Your failure or your success will be supported by the consistency of your actions

I read a book before about manifesting health through healthy thoughts. Oh how I wish I would completely buy into the idea that my thoughts control my health. I already understand that they guide my circumstances. I don't know why I won't the control freak in me won't sign on with this so I can "deal" with certain health issues. *le sigh*

I'm thinking about the success-failure ratio to most of the things I have been doing since the inception of The E.Volution movement. I think that so far, my success has been consistent. I've watched the ebb and flow of it. I understand that I do NOT want to be an overnight success. I would like for my success to build consistently and gradually over the course of time so that the foundation for my success is stable. I keep saying that to myself. I don't want "flash in the pan" popularity.
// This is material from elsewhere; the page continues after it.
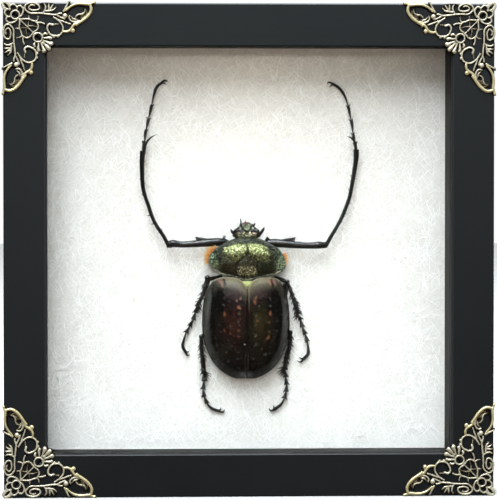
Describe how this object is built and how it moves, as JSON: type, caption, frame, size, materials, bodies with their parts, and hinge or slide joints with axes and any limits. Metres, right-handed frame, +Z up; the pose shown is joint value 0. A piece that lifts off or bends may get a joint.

I don't want all eyes on me. People are fickle anyway. I have to ask what I want. I know one of the ultimate goals of The E.Volution Movement is to bring people together and lift them up. Through the radio show, the rap sessions, the tshirt company, this blog, and everything else I'm doing or plan to do, I'd like to know that I've affected people positively through communing.

When I'm alone in my room, sometimes I stare at the wall and in the back of my mind....hold up...When I'm alone with my thoughts, I remember that either my success or my failure will be determined and supported by the consistency of my actions. So let me continue to act like I want to be successful and not act like I want to be a failure. My life and my legacy both depend on my actions.